[QUOTE]
*Originally posted by Tars Tarkas *
Please. You said:
How the &*@! go you interpret that as a "blanket condemnation of the grandchildren of people who hurt your and my grandparents insensitive and insulting to you, them, and me, someone in ‘your group.’ "?
We can always feel irrational hatred towards particular groups. We don’t have control over how we feel; we have control over how we act. And none of the acts Susannan has described are ouside the bounds of her rights. It may not be very mature of her, but everyone has the right to be immature.

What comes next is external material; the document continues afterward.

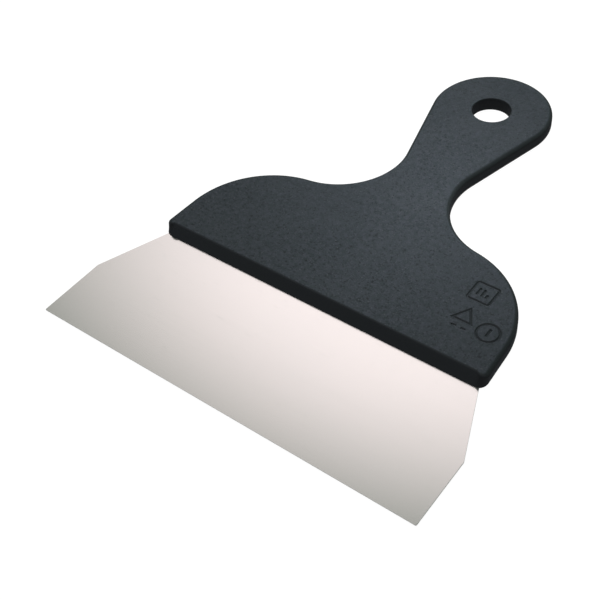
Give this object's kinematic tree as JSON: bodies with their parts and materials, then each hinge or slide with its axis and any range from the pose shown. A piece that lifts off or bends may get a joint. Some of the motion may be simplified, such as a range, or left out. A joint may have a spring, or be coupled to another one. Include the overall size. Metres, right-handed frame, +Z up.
{
  "type": "bench scraper",
  "caption": "Wide thin steel scraping blade moulded into a flat plastic handle with rounded shoulders, a waisted grip and a round hanging hole.",
  "frame": {"origin": "on the plane the tool lies on, under the middle of its bounding box", "axes": "+Y from the working edge towards the hanging hole, +X across the blade, +Z up out of the handle's marked face"},
  "size_m": [0.2, 0.26, 0.0075],
  "materials": {
    "blade": "cold-rolled spring stainless sheet, satin",
    "handle": "fine-grained moulded polypropylene, charcoal black"
  },
  "bodies": {
    "root": {"blade": "blade", "handle": "handle"}
  },
  "joints": []
}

I don’t know what you mean.
No, I didn’t accuse you of playing race games. I accused you of completely ignoring what I was saying, and instead creating ridiculous strawmen against which you can rant and rave in righteous fury. Which you would have known if you had actually paid attention to my post, instead of continuing your penchant for tilting at imaginary giants. And I wasn’t “playing the race card”, I was trying to make a legitimate point that the liberal establishment makes greater allowances for non-white people. When Arabs murder Westerners, a morally ambiguous partition that happened half a century ago is offered as an excuse, but when a white person does no more than refuse to buy certain cars, a war of pure aggression prosecuted in a brutal and inhuman manner is simply not enough to justify it. Simply because a statement involves race, that does not mean it’s “playing the race card”.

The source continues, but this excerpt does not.